There is no equal concern apparent in this document for heterosexual tendencies which can also be a problem should someone slips through the cracks of priestly discernment with any negative heterosexual tendencies which could as easily also be "disordered".
So where does all this leave homosexuals in the church? Probably In the closet. How do you answer a call to become a priest if you have homosexual inclinations? Stay in the closet. Deny your sexuality and go into some kind of mental limbo state. Cannot a person with a homosexual orientation serve God?
The answer is no. You are expected admit to your " gravely disordered" state. The implications of this Vatican document is that "divine grace" is not available to a candidate for the priesthood who is a homosexual. Heterosexuals only need apply.
In the same breath the church states that we should make all efforts to not shun the person in question in the sense that the person should be exposed to Christian charity and understanding. It all creates a very approach-avoidance situation and is certainly hypocritical.
Just because someone is a homosexual or a heterosexual for that matter does not mean that they are going to become a pedophile or a sexual predator if they become a priest. That would be equally disordered, to use the Vatican language.
In the previous piece I wrote on this topic I suggested that the lonely celibate life of a priest may create conditions where the successful control of celibacy can lapse whatever the priest's sexual orientations may be.
How does the church discover whether a candidate for the priesthood is a homosexual and why is that state any more important than discovering whether someone is heterosexual? Why does it matter? The Vatican document does not say it merely places the responsibility for this process in the hands of Bishops and Rectors of seminaries.
So how do the Bishops and rectors of seminaries do this work? Do they use psychological tests? Do they confront all candidates with a questionnaire? Before the civil law was changed officer candidates entering the military, for example, were subjected to a number of psychological tests in my experience
Being gay in the military was a no no in my time and the officer selection process tired to find any potential homosexual before they were accepted. I also know that this process failed to uncover several people I know about. Now of course the military after a tortured experience over the years has largely come to terms with sexual orientation.
I imagine that priest selection is also very similar to the old military selection process which was designed to discover one's sexual orientation but also whether you were inclined to psychopathic tendencies before they let you in.

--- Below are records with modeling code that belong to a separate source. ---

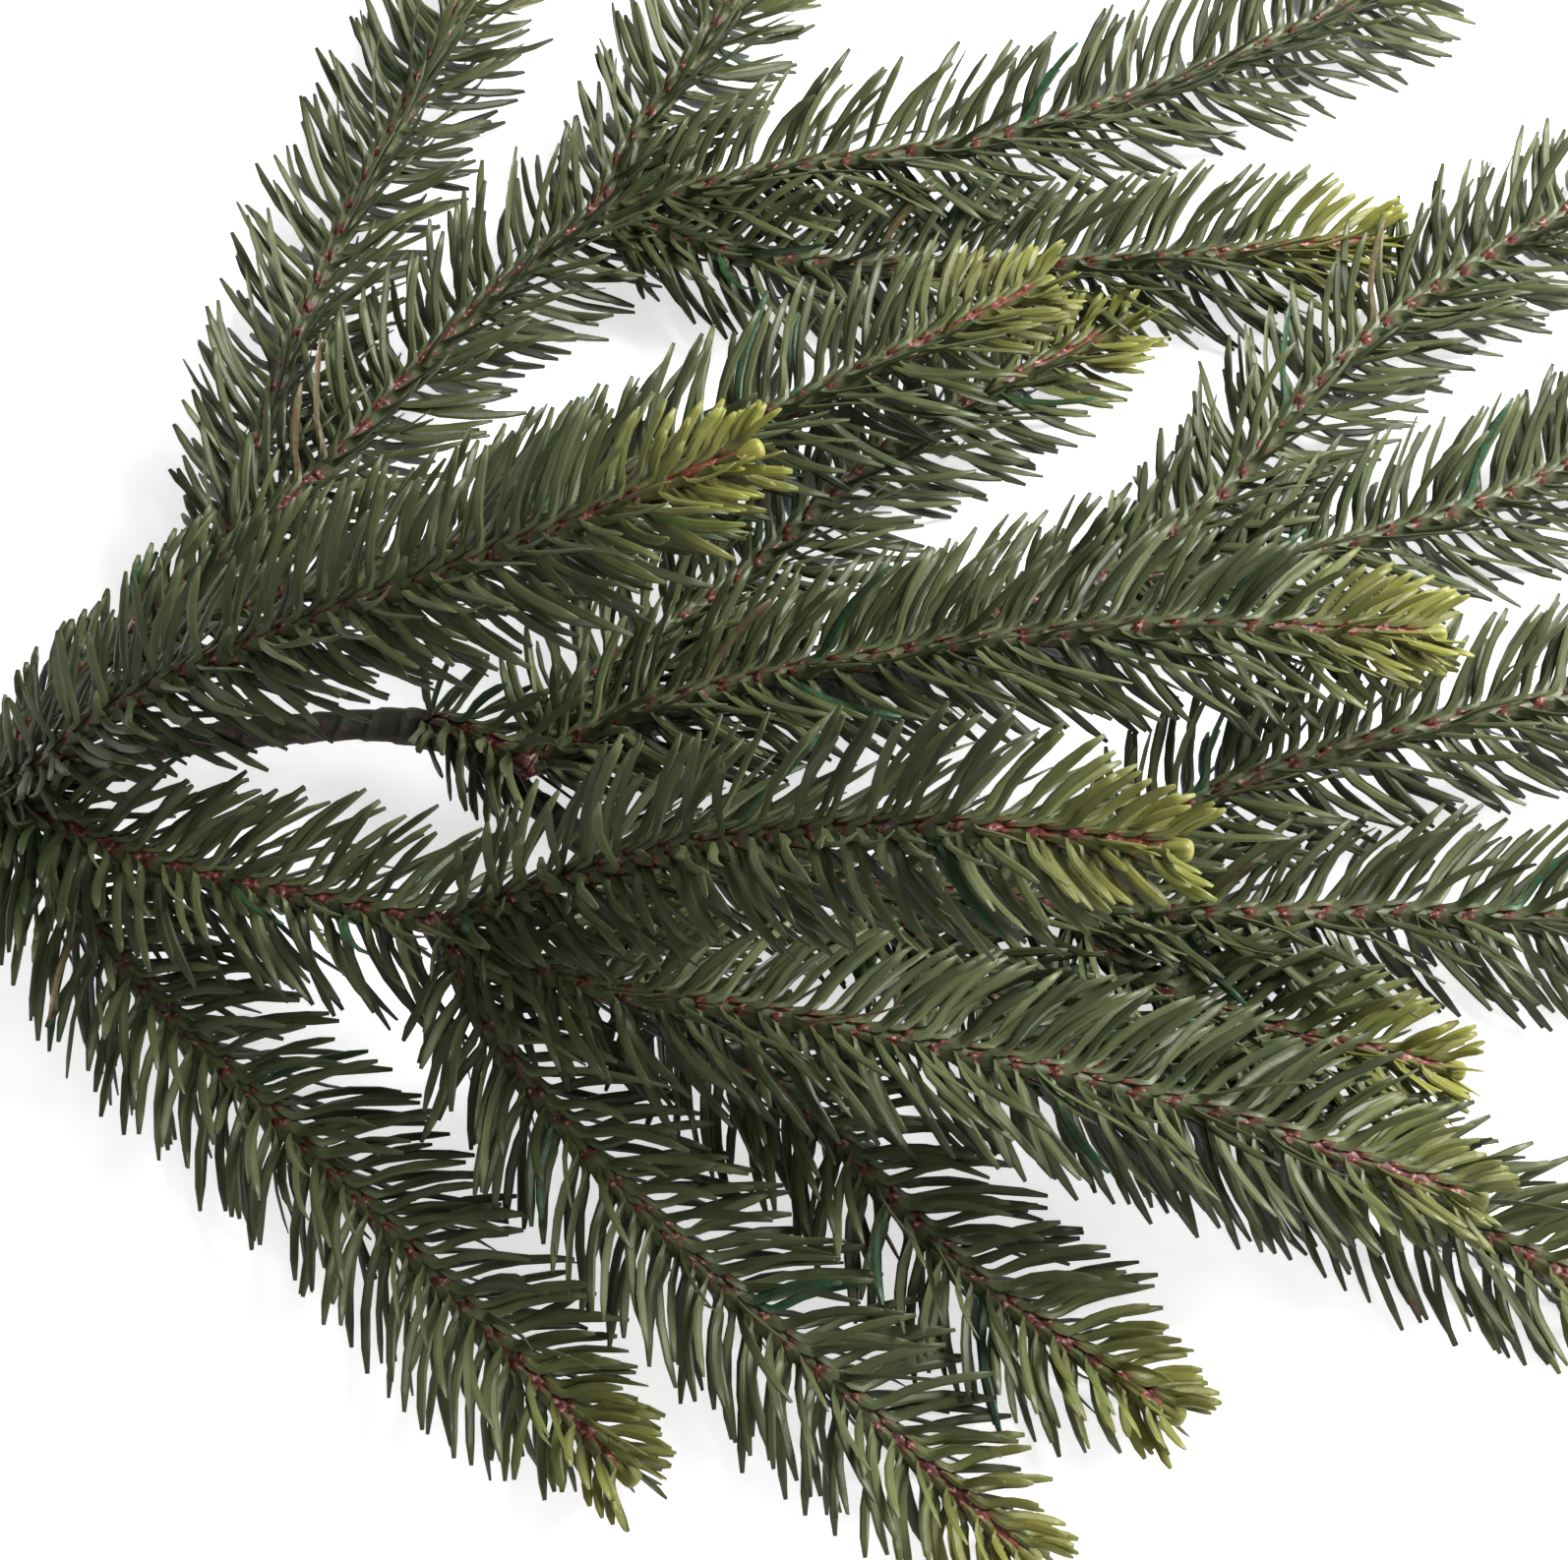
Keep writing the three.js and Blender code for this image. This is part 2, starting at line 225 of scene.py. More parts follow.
# The tape: its laps in millimetres, how far its edge wanders in turns, and its crinkles. A wave is
# its radians for each millimetre along the stem, and its number of crests round it.
TAPE_START = 1.6
TAPE_PITCH = 6.5
TAPE_LAP = 0.42
LAP_RISE = 0.14
LAP_MIDDLE = 0.7
WANDER, WANDER_WAVE = 0.05, (0.31, 2)
SLOW_WANDER, SLOW_WANDER_WAVE = 0.04, (0.13, -1)
CRINKLE_HEIGHT = 0.09
CRINKLE_WAVE = (1.1, 13)
CRINKLE_PATCH_WAVE = (0.7, 5)

ROD_COLOUR = (0.16, 0.15, 0.14, 1)
TAPE_GREEN = (0.020, 0.027, 0.014, 1)
TAPE_BROWN = (0.038, 0.021, 0.019, 1)
TAPE_EDGE = (0.062, 0.070, 0.042, 1)
TAPE_FLECK = (0.13, 0.055, 0.05, 1)
MOTTLE_PER_METRE = 170
FLECKS_PER_METRE = 620
FIBRES_PER_METRE = 1800
FIBRE_HEIGHT = 0.5
TAPE_BUMP = 0.3 * MM

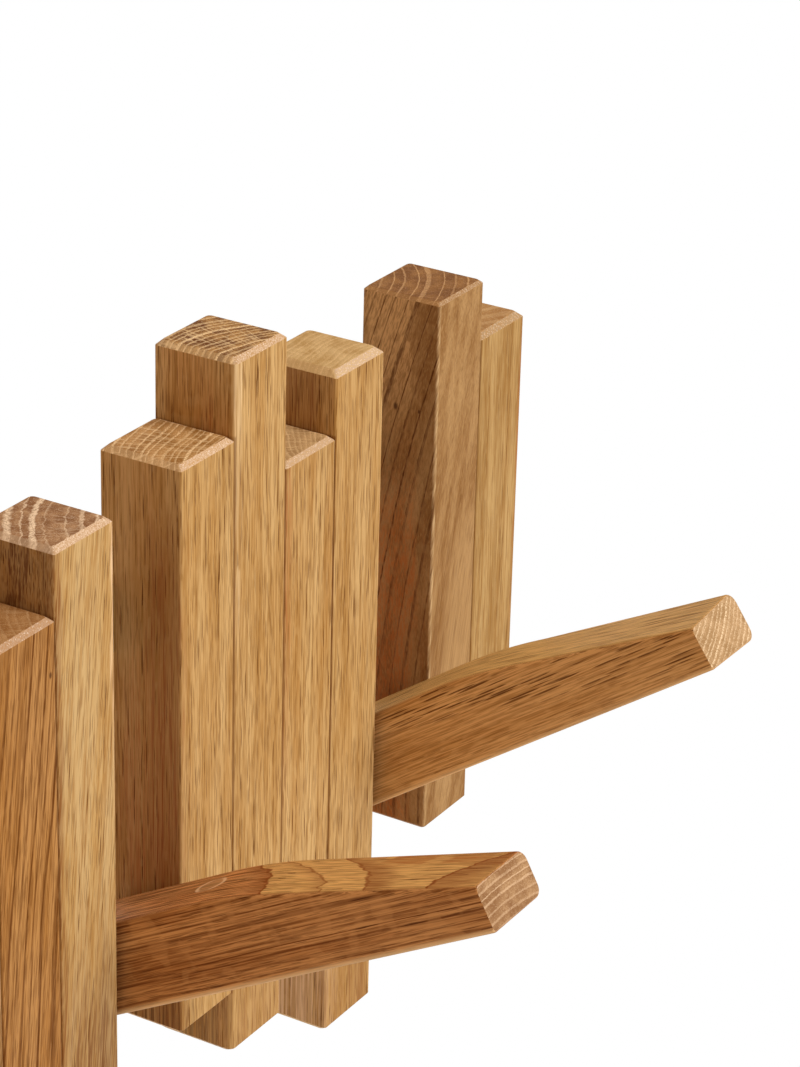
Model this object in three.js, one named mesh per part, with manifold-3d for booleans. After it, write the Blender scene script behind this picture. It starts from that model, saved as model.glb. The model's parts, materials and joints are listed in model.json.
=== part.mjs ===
// Wall coat rack: a row of upright square oak bars of different lengths, in blocks of two and four.
// Between the blocks are open slots. A flat tapered hook turns on a steel pin in each slot: it folds
// out to the front, and stands flush among the bars when it is closed.
// Millimetres. +X runs along the row, -Y points into the room, +Z is up. The origin is on the wall
// plane, at the middle of the upper rail.

import * as THREE from 'three';
import { mergeVertices } from 'three/addons/utils/BufferGeometryUtils.js';
import Module from 'manifold-3d';

const wasm = await Module();
wasm.setup();

// Bars
const barWidth = 25;
const barDepth = 26;
const endChamfer = 1.5;
const edgeEase = 1;
// How far every bar rises above the pin line and drops below it, in blocks from left to right.
// An open slot with a hook lies between each block and the next.
const blocks = [
  [
    { rise: 129, drop: 21 },
    { rise: 145, drop: 28 },
  ],
  [
    { rise: 136, drop: 36 },
    { rise: 154, drop: 57 },
    { rise: 125, drop: 40 },
    { rise: 142, drop: 30 },
  ],
  [
    { rise: 133, drop: 33 },
    { rise: 149, drop: 63 },
    { rise: 120, drop: 43 },
    { rise: 138, drop: 32 },
  ],
  [
    { rise: 140.5, drop: 31.5 },
    { rise: 162, drop: 51 },
    { rise: 123.5, drop: 39 },
    { rise: 142, drop: 70.5 },
  ],
  [
    { rise: 145, drop: 26.5 },
    { rise: 127.5, drop: 18 },
  ],
];

// Slots and hooks
const slotWidth = 30;
const hookSideGap = 3.25;
const hookLength = 134.5;
const hookTipThickness = 13;
const hookBackGap = 0.3;
const kneeHeight = 57;
const kneeRadius = 180;
const tipRounding = 1.5;
const heelFrontRounding = 1.5;
const heelBackRounding = 8;
const hookEdgeEase = 1;
// How far each hook's pin lies under the pin line, and the slope of the open hook above level.
const hooks = [
  { pinDrop: 2, openSlope: 32 },
  { pinDrop: 4.5, openSlope: 29 },
  { pinDrop: 4.5, openSlope: 29 },
  { pinDrop: 0, openSlope: 35 },
];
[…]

This test looked to find disordered personalities and rooted out homosexual sexual orientation but since the military did not expect "divine" help it missed its objectives quite often. Over time it was realized that the tests they used were flawed and biased.
So diocese and seminary people have to find some way to implement the Vatican directions. It must be very tough. Many candidates for the priesthood probably are working out themselves how they will deal with celibacy requirements of a Catholic priest whether they are homosexual or heterosexual in their orientation.
And just because they are homosexual there is no reason to think that they will turn into pedophiles or sexual predators more than heterosexuals will once they are in the priesthood. Is a homosexual with the divine grace to become a priest not able to control themselves implementing the rule of celibacy? Probably no more or less than a heterosexual.
So why does the Vatican pick on homosexuals? First there are negative biblical references concerning homosexuality and the fact that they consider a homosexual act to be "against natural law". However the vow of celibacy would curtail any possibility of a homosexual act happening equally as it would preclude a heterosexual act. Celibacy puts sexuality on ice.
Maybe the Church doesn't trust this vow of chaste celibacy that it gives to its priests. If they did trust it then there would be no concern for any priest's sexual orientation. The Vatican's directions on this matter are clearly one sided and politically correct in the sense that they get rid of any problem before it can happen.
Even if the rule for celibacy was dropped tomorrow the Church would still maintain its views on homosexuality. Only heterosexual marriage would be recognized if priests could marry again. And since the Church priest selection process will have filtered away any priest with a homosexual orientation, the problem surely would never arise if and when the celibacy rule is rescinded.
If the Vatican is confident it has implemented a no homosexual process for selecting priests there should be no reason why the sacrament of marriage could not be extended to any of the heterosexuals that are now manning the parishes of the Catholic Church. However, if the church implements marriage for priests it may open marriage for all priests whatever their sexual orientation.